Aim
Copy out the listing exactly.

Recorded information
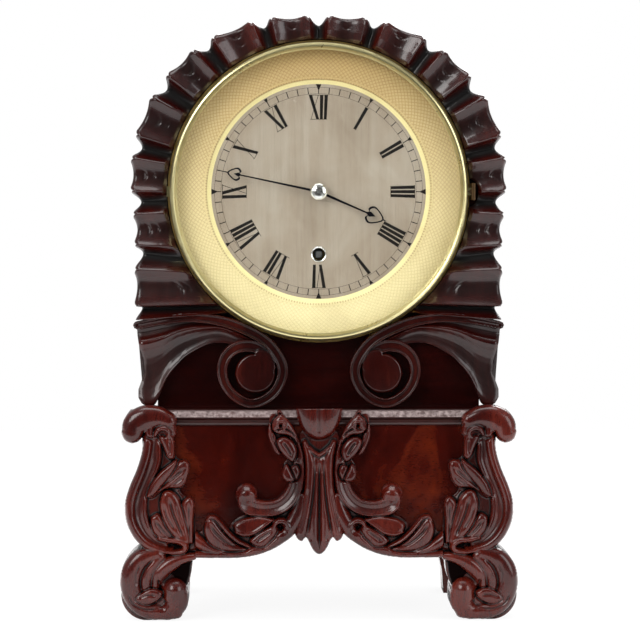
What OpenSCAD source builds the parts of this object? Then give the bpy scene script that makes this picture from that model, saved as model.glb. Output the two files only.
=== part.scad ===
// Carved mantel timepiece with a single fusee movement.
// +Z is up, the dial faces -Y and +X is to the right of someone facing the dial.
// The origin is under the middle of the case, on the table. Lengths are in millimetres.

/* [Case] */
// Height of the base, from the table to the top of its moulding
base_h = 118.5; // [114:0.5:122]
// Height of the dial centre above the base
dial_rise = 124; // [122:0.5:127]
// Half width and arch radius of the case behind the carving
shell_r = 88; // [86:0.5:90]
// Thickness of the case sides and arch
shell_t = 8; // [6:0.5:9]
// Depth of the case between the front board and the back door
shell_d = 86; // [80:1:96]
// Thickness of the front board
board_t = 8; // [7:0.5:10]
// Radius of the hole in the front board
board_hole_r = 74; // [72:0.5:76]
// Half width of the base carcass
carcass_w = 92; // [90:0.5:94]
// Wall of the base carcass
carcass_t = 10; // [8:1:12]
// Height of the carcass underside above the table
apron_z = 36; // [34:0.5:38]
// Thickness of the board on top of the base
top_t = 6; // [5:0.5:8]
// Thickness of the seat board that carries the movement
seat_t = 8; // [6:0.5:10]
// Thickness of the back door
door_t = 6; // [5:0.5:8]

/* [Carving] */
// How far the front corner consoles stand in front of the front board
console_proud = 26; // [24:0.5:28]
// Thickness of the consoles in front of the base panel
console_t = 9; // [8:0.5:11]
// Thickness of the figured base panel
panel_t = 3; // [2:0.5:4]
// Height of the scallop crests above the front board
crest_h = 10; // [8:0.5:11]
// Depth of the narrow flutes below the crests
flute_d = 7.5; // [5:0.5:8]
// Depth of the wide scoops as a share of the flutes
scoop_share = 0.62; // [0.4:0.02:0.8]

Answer
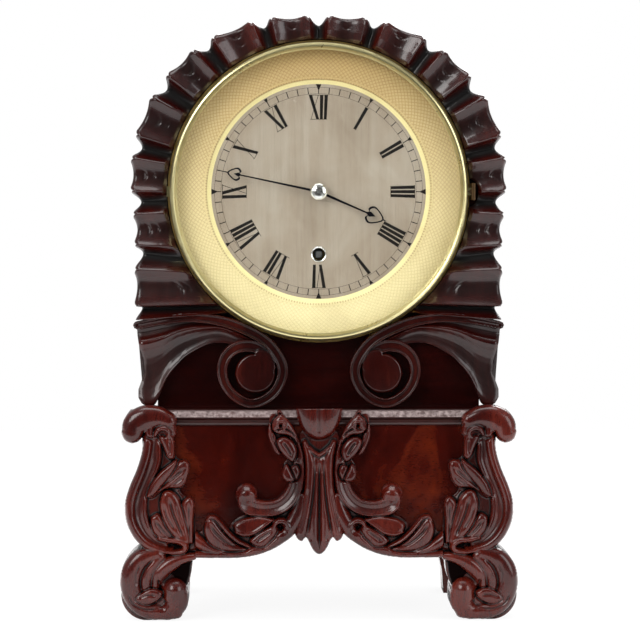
What OpenSCAD source builds the parts of this object? Then give the bpy scene script that makes this picture from that model, saved as model.glb. Output the two files only.
=== part.scad ===
// Carved mantel timepiece with a single fusee movement.
// +Z is up, the dial faces -Y and +X is to the right of someone facing the dial.
// The origin is under the middle of the case, on the table. Lengths are in millimetres.

/* [Case] */
// Height of the base, from the table to the top of its moulding
base_h = 118.5; // [114:0.5:122]
// Height of the dial centre above the base
dial_rise = 124; // [122:0.5:127]
// Half width and arch radius of the case behind the carving
shell_r = 88; // [86:0.5:90]
// Thickness of the case sides and arch
shell_t = 8; // [6:0.5:9]
// Depth of the case between the front board and the back door
shell_d = 86; // [80:1:96]
// Thickness of the front board
board_t = 8; // [7:0.5:10]
// Radius of the hole in the front board
board_hole_r = 74; // [72:0.5:76]
// Half width of the base carcass
carcass_w = 92; // [90:0.5:94]
// Wall of the base carcass
carcass_t = 10; // [8:1:12]
// Height of the carcass underside above the table
apron_z = 36; // [34:0.5:38]
// Thickness of the board on top of the base
top_t = 6; // [5:0.5:8]
// Thickness of the seat board that carries the movement
seat_t = 8; // [6:0.5:10]
// Thickness of the back door
door_t = 6; // [5:0.5:8]

/* [Carving] */
// How far the front corner consoles stand in front of the front board
console_proud = 26; // [24:0.5:28]
// Thickness of the consoles in front of the base panel
console_t = 9; // [8:0.5:11]
// Thickness of the figured base panel
panel_t = 3; // [2:0.5:4]
// Height of the scallop crests above the front board
crest_h = 10; // [8:0.5:11]
// Depth of the narrow flutes below the crests
flute_d = 7.5; // [5:0.5:8]
// Depth of the wide scoops as a share of the flutes
scoop_share = 0.62; // [0.4:0.02:0.8]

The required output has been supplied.